The Court of Appeal noted that the court does not formally approve the incurred costs element of a costs budget but only the estimated costs element. However, the court can still comment on the incurred costs and consider them in assessing the reasonableness and proportionality of the estimated costs and any such comments will also carry significant weight when the court comes to exercise its general costs discretion at the end of the trial. The Court of Appeal found that parties coming to the first CMC to debate their respective costs budgets know that this is the appropriate occasion on which to contest any items in those budgets – both incurred and estimated. SARPD chose not to do this and there had been no relevant change to circumstances since the CMC. It was therefore contrary to the overriding objective to allow SARPD to try to re-open costs issues which it had already had a fair opportunity to address. The Court of Appeal therefore used the costs budgets as the relevant reference points and made an order for security for costs against SARPD.
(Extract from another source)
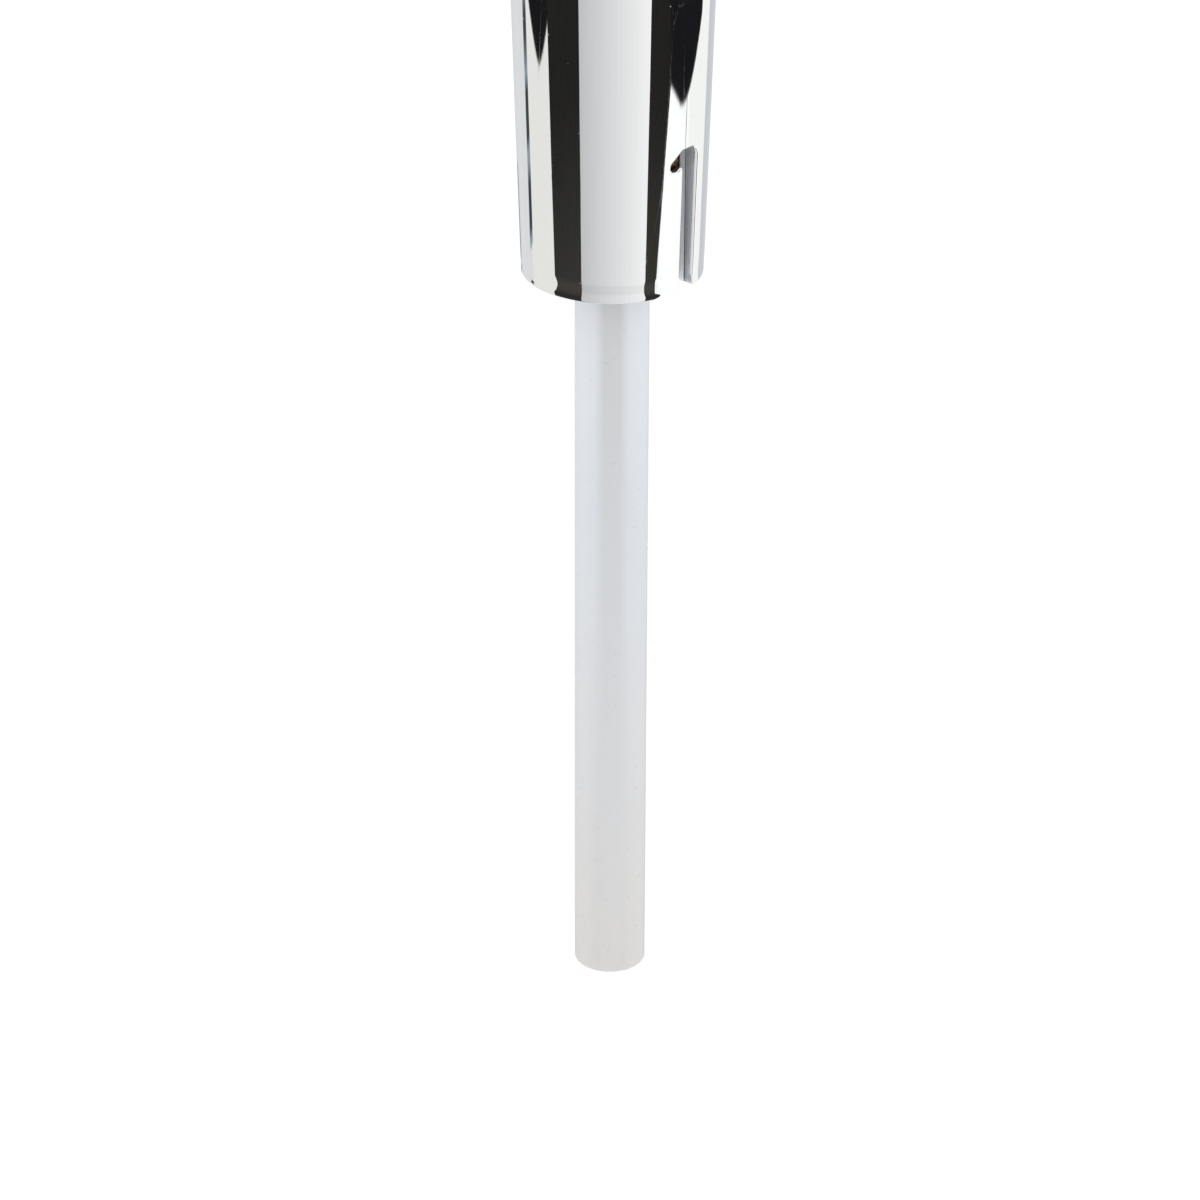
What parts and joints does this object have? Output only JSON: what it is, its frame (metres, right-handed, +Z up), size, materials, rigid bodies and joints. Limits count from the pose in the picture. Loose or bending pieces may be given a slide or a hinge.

Claimant companies incorporated in the BVI, or in other countries where there is no obligation to provide publicly available financial information, should be aware that if they hide behind such rules and fail to provide information as to their ability to meet a defendant’s costs, the court will likely rely on this as reason to believe that they will not be able to pay the defendant’s costs and will make an order for security for costs. In making such an order, the court will refer to any approved costs budgets in the case. Therefore, any issues that a party has with the other side’s costs budget should be raised in the first CMC, before the court approves the costs budgets.